LinuxQuestions.org
Welcome to the most active Linux Forum on the web.
Home Forums Tutorials Articles Register
Go Back   LinuxQuestions.org > Forums > Linux Forums > Linux - Newbie
User Name
Password
Linux - Newbie This Linux forum is for members that are new to Linux.
Just starting out and have a question? If it is not in the man pages or the how-to's this is the place!

Notices


Reply
  Search this Thread
Old 09-22-2015, 07:18 PM   #1
fundoo.code
LQ Newbie
 
Registered: Oct 2011
Posts: 5

Rep: Reputation: Disabled
search replace multiple strings in a file


I bcped a table into a txt file. It have 8 GB of data, almost 48 million rows.
In each row of data I need to replace one 8 character text delimited by | with a six character text.
Once the line is replaced, I dont need to recheck that line for replacement.

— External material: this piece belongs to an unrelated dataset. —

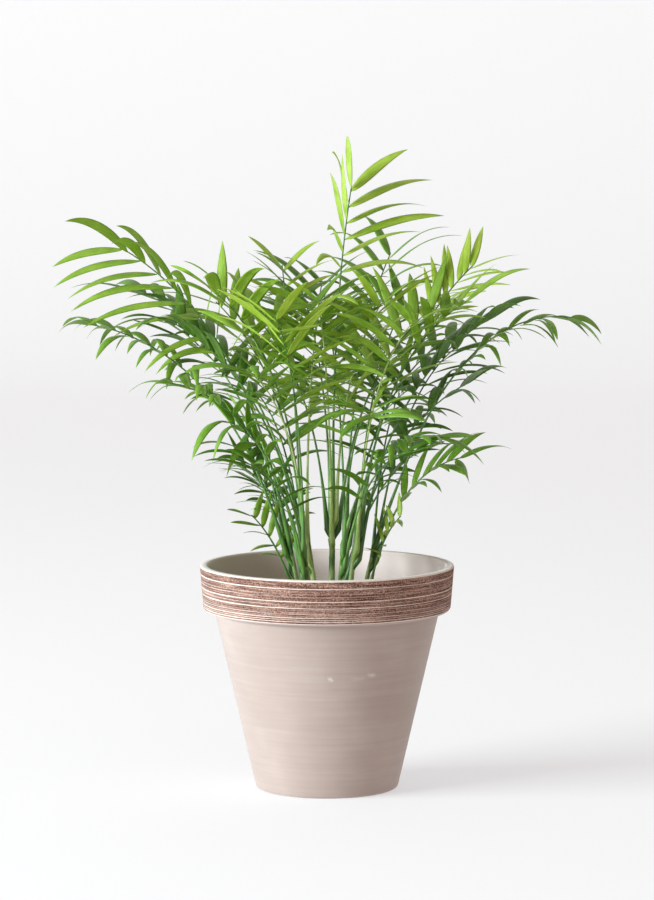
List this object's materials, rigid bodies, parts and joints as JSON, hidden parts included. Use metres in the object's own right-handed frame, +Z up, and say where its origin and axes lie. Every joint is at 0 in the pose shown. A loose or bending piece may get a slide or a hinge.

I found the following command which is taking almost 4 minutes for each replacement.
so it will take me almost 10 hours to run the sed command in a loop or something.
I have 400 1-1 mapping to replace.

One thing I was thinking is to remove the line once replaced and copy to different file so that each pass with take less and less time.

But I am not able to figure out how to do that.

Any help is appreciated.

sed -i 's/JAM/BUTTER/g;s/BREAD/CRACKER/g;s/SCOOP/FORK/g;s/SPREAD/SPLAT/g' test.txt
 
Old 09-22-2015, 07:44 PM   #2
theAdmiral
Member
 
Registered: Oct 2008
Location: Boise, Idaho
Distribution: Debian GNU/Linux (Jessie) + KDE
Posts: 168

Rep: Reputation: 4
You might be able to do this more easily in LibreOffice Base. Databases in applications like Base can have tables, and you can perform operations like what you are describing on those tables. You might be able to start with your original table, then import it into a new database, then work with it in the program interface. I have never used Base, but I have used Micro$oft Access, and those two programs are similar...not the same, but similar. When I was using Access for work I remember how once I got used to using the program I was able to do all kinds of stuff with it.

What format was your original table in?
 
Old 09-22-2015, 08:23 PM   #3
fundoo.code
LQ Newbie
 
Registered: Oct 2011
Posts: 5

Original Poster
Rep: Reputation: Disabled
my database is in sybase. With all indexes it is still taking 15 mins per update which is far more than sed (3 mins).
so using database is not giving in good performance for this as one would assume.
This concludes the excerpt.